Recycling Driving Victoria’s Road Upgrades


recycling, road construction, sustainability, Victoria,


Recycling Driving Victoria’s Road Investment Projects

Recycling has been and will continue to be the driving force behind Victoria’s record road investment projects. The Mordialloc Freeway upgrade project has constructed and installed noise walls made from 75 per cent recycled plastic in a world-first.

The revolutionary panels are made using 570 tonnes of plastic waste – around the same amount collected kerbside from 25,000 Victorian households in a year. Roughly half of the plastic waste is plastic from household waste such as milk and soft drink bottles, and the remaining is through the recycling of soft plastic items such as bread bags, food wrappers and bubble wrap.
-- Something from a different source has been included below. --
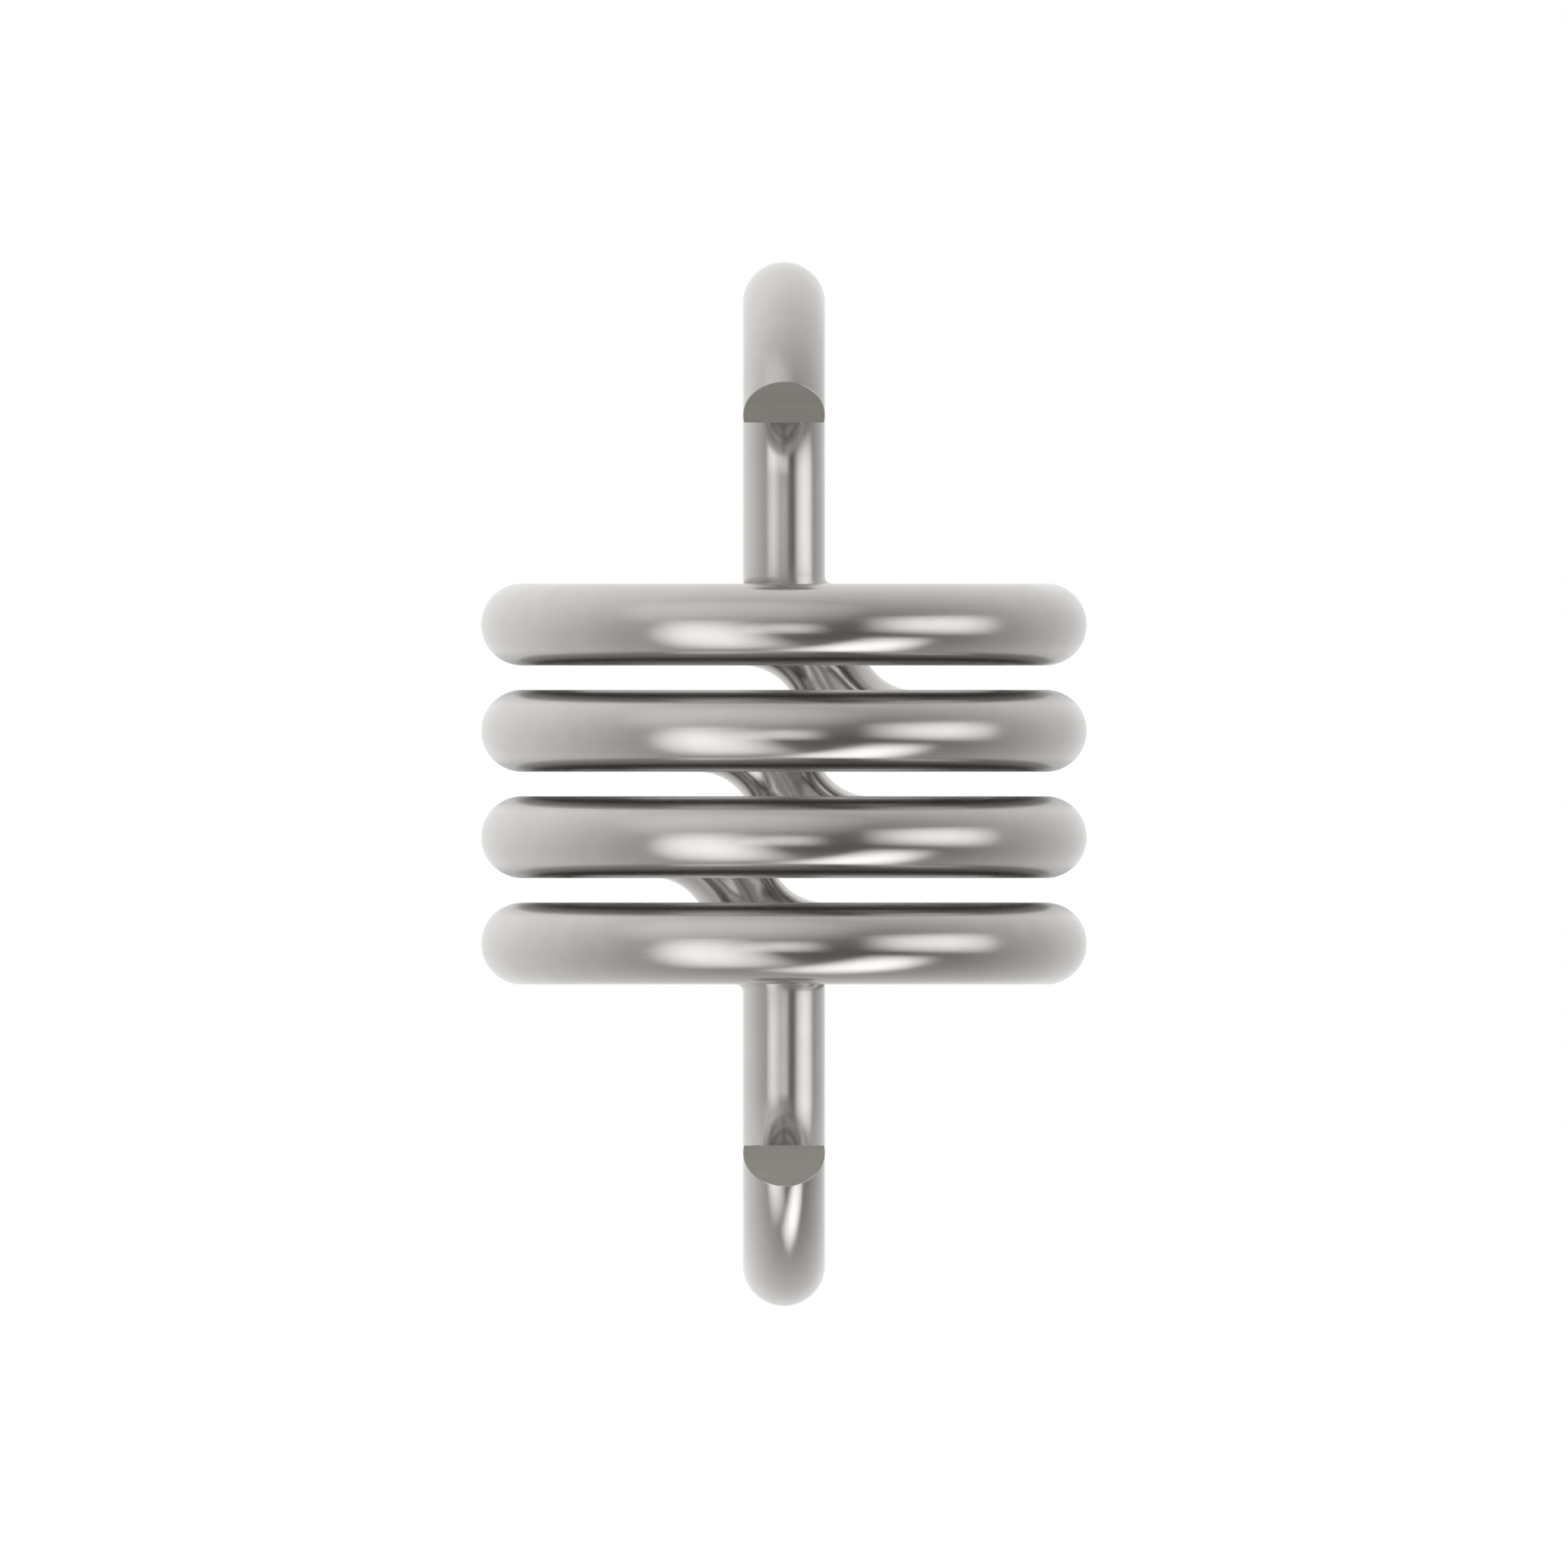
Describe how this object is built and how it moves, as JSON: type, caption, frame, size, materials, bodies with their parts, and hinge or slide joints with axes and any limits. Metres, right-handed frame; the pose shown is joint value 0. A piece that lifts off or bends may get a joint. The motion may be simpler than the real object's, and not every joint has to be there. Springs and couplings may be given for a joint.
{
  "type": "extension spring",
  "caption": "Heavy extension spring of polished round wire: flat open-wound turns joined by short crossovers, with an open hook bent up from each end.",
  "frame": {"origin": "centre of the whole spring, on the coil's axis, halfway between the two eyes", "axes": "+Z along the coil's axis towards the upper eye; -Y towards the side that both hooks open to; +X completes a right-handed frame, along the pin that an eye holds"},
  "size_m": [0.037, 0.037, 0.0638],
  "materials": {
    "spring_wire": "drawn stainless spring wire, tumbled to a bright polish; faint die lines along the wire, matt sheared tips"
  },
  "bodies": {
    "upper_end": {"upper_eye": "spring_wire", "upper_shank": "spring_wire", "upper_bend": "spring_wire", "upper_lead_in": "spring_wire", "turn_1": "spring_wire", "crossover_1": "spring_wire"},
    "second_turn": {"turn_2": "spring_wire", "crossover_2": "spring_wire"},
    "third_turn": {"turn_3": "spring_wire", "crossover_3": "spring_wire"},
    "lower_end": {"turn_4": "spring_wire", "lower_lead_in": "spring_wire", "lower_bend": "spring_wire", "lower_shank": "spring_wire", "lower_eye": "spring_wire"}
  },
  "joints": [
    {"name": "first_gap", "type": "slide", "parent": "upper_end", "child": "second_turn", "axis": [0, 0, -1], "range_m": [-0.0014, 0.004], "stiffness_N_per_m": 188300, "deforming": ["crossover_1"]},
    {"name": "second_gap", "type": "slide", "parent": "second_turn", "child": "third_turn", "axis": [0, 0, -1], "range_m": [-0.0014, 0.004], "stiffness_N_per_m": 188300, "deforming": ["crossover_2"]},
    {"name": "third_gap", "type": "slide", "parent": "third_turn", "child": "lower_end", "axis": [0, 0, -1], "range_m": [-0.0014, 0.004], "stiffness_N_per_m": 188300, "deforming": ["crossover_3"]}
  ]
}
Thanks to the innovation of recycling waste, 570 tonnes of plastic have been saved from landfills. 

Minister for Transport Infrastructure Jacinta Allan said: “We are delivering an unprecedented amount of road projects and upgrades to keep Victorians moving, and creating thousands of jobs to keep the economy moving.”

“Whether it’s fixing the roundabout at the end of your street or the freeway you drive to work – we’re building better roads that get you home safer and more reliably.”
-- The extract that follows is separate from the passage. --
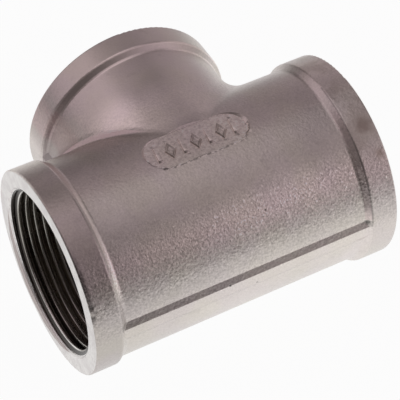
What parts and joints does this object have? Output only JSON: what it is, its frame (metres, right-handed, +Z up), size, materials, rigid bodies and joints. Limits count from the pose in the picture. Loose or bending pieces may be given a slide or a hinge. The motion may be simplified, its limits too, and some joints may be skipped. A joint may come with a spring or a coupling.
{
  "type": "threaded pipe tee",
  "caption": "Equal tee for threaded pipe: a straight run with a side branch, a raised band round each threaded mouth, a rib along the casting's mid-plane and a sunk marking pad.",
  "frame": {"origin": "the point where the run's axis and the branch's axis cross", "axes": "+X along the run, towards one of its two like mouths; +Y along the branch, out of its mouth; +Z up, out of the side with the sunk marking pad"},
  "size_m": [0.091, 0.0747, 0.0584],
  "materials": {
    "cast_steel": "bead-blasted satin casting, bright machined end faces"
  },
  "bodies": {
    "root": {"tee_body": "cast_steel"}
  },
  "joints": []
}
The Andrews Labor Government gives the green light to the upgrades of Craigieburn Road in Craigieburn, Golf Links Road in Langwarrin South and Pound Road West in Dandenong South, which are being delivered in partnership with the Commonwealth Government and built by Major Road Projects Victoria.
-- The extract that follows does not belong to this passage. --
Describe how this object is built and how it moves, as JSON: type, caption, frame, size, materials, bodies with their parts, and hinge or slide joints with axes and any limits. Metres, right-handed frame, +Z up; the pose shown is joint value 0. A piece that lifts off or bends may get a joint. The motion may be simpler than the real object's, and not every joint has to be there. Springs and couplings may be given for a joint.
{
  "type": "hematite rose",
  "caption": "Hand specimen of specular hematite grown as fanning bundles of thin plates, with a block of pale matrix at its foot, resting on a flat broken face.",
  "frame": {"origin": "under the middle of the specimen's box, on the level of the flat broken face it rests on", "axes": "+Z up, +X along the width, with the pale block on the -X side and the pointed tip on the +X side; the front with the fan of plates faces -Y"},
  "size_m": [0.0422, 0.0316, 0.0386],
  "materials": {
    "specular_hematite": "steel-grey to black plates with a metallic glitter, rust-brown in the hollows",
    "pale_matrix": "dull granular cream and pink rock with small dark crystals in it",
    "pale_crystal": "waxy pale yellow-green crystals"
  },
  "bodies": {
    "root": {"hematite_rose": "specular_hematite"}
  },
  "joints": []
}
Major construction will get underway in the second half of 2021 on these congestion-busting suburban upgrades, with detailed design work underway by Fulton Hogan, Seymour Whyte Constructions and MACA Civil.

In further good news for motorists, progress on a series of upgrades already underway at Childs Road, Hallam North Road, Fitzsimons Lane and Lathams Road will now see those projects finished by 2023, two years ahead of schedule.

The third stage of the Princes Highway East Upgrade will be delivered concurrently through a trio of partners, including Laing O’Rourke, Whelans Group Investments and BildGroup providing more regional job opportunities.

This project pipeline will mean more than 4,500 direct Victorian jobs and will support a further 11,000 jobs.

These projects are part of the Labor Government’s record push to use recycled materials in new transport projects, with more than 250,000 tonnes of crushed concrete and 30,000 tonnes of reclaimed asphalt to be incorporated.

Victorians can expect to see more waste than ever being integrated into transport projects as part of Big Build’s new Recycled First policy. The policy requires bidders to optimise their use of recycling.

This will see the use of recycled plastic fibre to reinforce non-structural concrete, recycled plastic drainage pipes, and tons of reclaimed asphalt, plastic, glass, crushed concrete and brick going into a road pavement.

More than 3,000 tonnes of recycled glass will be used in drainage works on Fitzsimons Lane and almost two and a half kilometres of recycled plastic drainage pipes.

Recycled plastic pipes will also feature on Hallam Road North, along with 2,000 tonnes of recycled glass sand in drainage works. The upgrade of Childs Road will feature almost two tonnes of plastic in its concrete paving works.